С другой стороны, средний человек, даже из числа наиболее смыш­леных, уделяет все свое внимание внешним показателям, внешним фор­мам, и, будучи лишен способности проникновения заранее в сущность вещей, весьма способен к неправильным суждениям обо всей ситуации и обнаруживает свои ошибки, когда уже слишком поздно. Благодаря слож­ной политике, дебатам и тому, что вы называете, если я не ошибаюсь, светскими разговорами, полемике и дискуссиям в гостиных, софистика в настоящее время стала в Европе (и среди англо - индийцев) «логичес­кой тренировкой умственных способностей», тогда как у нас она никог­да не перерастала первоначальной стадии «ошибочных рассуждений», где из шатких, ненадежных предпосылок строятся заключения, за кото­рые вы с радостью ухватываетесь; мы же, невежественные азиаты из Тибета, более привычные следить за мыслью нашего собеседника, чем за словами, в которые он их облекает, вообще мало интересуемся точ­ностью его выражений. Настоящее предисловие покажется вам непонят­ным и бесполезным. И вы вполне можете спросить: «Куда он клонит?» Терпение, пожалуйста, так как мне еще кое-что надо сказать, прежде чем приступить к нашему окончательному разъяснению.

Несколько дней тому назад, перед уходом от нас, Кут Хуми, гово­ря о вас, сказал мне следующее: «Я чувствую себя усталым, утомлен­ным от этих бесконечных диспутов. Чем больше я пытаюсь им объяс­нить обстоятельства, которые управляют нами и вводят так много препятствий к свободному общению, тем меньше они понимают меня! При самых благоприятных обстоятельствах эта переписка всегда должна оказаться неудовлетворительной, порою даже раздражающей, ибо нич­то другое, как личные беседы, где могут быть дискуссии и моменталь­ное разрешение интеллектуальных затруднений, как только они возника­ют, их полностью не удовлетворит. Это похоже, как будто мы кричим друг другу через непроходимый овраг, причем только один из нас видит своего собеседника. В самом деле, нигде в физической природе не су­ществует такой горной бездны, так безнадежно непроходимой и меша­ющей путнику, как та духовная бездна, которая не подпускает их ко мне».
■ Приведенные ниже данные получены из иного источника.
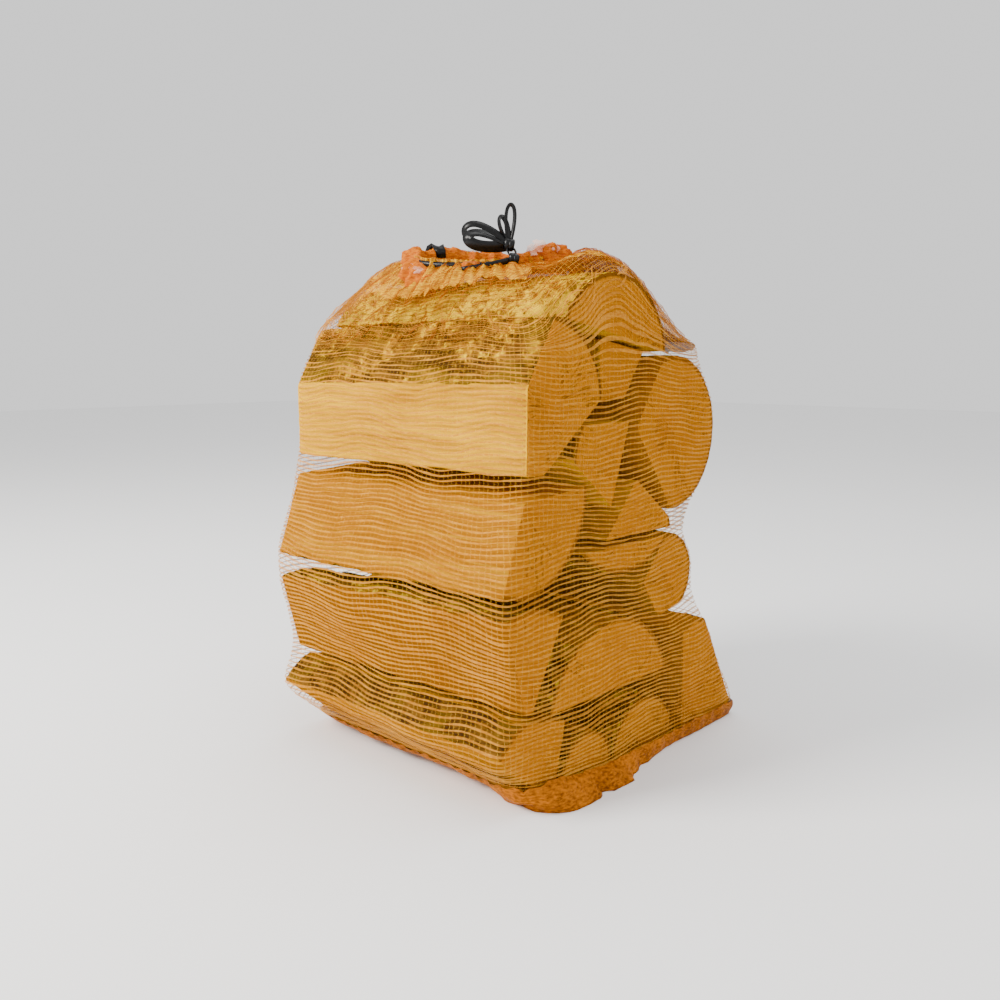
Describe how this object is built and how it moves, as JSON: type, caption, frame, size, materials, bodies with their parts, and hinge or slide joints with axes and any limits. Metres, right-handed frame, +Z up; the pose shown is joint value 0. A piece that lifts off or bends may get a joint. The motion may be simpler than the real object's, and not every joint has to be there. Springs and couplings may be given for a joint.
{
  "type": "firewood bundle",
  "caption": "Upright knitted net bag packed tight with split firewood logs, its gathered mouth tied with a flat tape in a bow.",
  "frame": {"origin": "centre of the bounding box at the level of the floor the bag stands on", "axes": "+Z up; +X along the logs towards the sawn ends that the picture shows; -Y towards the long split faces of the front logs"},
  "size_m": [0.273, 0.3223, 0.4565],
  "materials": {
    "wood": "split and sawn, with bark",
    "net": "knitted tape yarn, slightly shiny",
    "tape": "smooth flat tape"
  },
  "bodies": {
    "root": {"log_front_top": "wood", "log_front_upper": "wood", "log_front_middle": "wood", "log_front_bottom": "wood", "log_crown": "wood", "log_filler_upper": "wood", "log_back_round": "wood", "log_centre_wedge": "wood", "log_centre_half": "wood", "log_centre_slab": "wood", "log_back_middle": "wood", "log_low_half": "wood", "log_back_bottom": "wood", "log_floor_small": "wood", "log_floor_round": "wood", "net_bag": "net", "drawstring": "tape"}
  },
  "joints": []
}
Двумя днями позднее, когда его «уход» был решен, при расстава­нии он спросил меня: «Не последите ли вы за моей работой? Не позабо­титесь ли, чтобы она не развалилась?» Я обещал. Чего бы я ему не обе­щалв этот час! В некотором месте, о котором не следует упоминать чужим, имеется бездна с хрупким мостом из свитой травы над нею и бушующим потоком внизу. Отважнейший член вашего клуба альпинис­тов едва ли осмелится пройти по нему, ибо он висит, как паутина, и ка­жется гнилым и непроходимым, хотя и не является таким. Тот, кто от­важится на испытание и преуспеет - как преуспеет он, если это правиль­но, что ему разрешено, - тот придет в ущелье непревзойденной красоты, в одно из наших мест и к некоторым из наших людей; ни о том месте, ни о тех людях, которые там находятся, нет записей среди европейских географов. На расстоянии брошенного камня от старинного храма нахо­дится старая башня, во чреве которой нарождались поколения Бодхисатв. Вот где теперь покоится безжизненное тело вашего друга, моего брата, света моей души, кому я дал верное слово наблюдать в его отсутствие за его работой. И похоже ли это, спрашиваю я, что только два дня спу­стя после его ухода я, его верный друг и брат, стал бы беспричинно вы­казывать неуважение его другу-европейцу? Какая была бы этому при­чина, и как могла возникнуть такая идея в голове мистера Хьюма и даже в вашей? Потому что одно или два слова были им совсем неправильно поняты и применены. И я это докажу.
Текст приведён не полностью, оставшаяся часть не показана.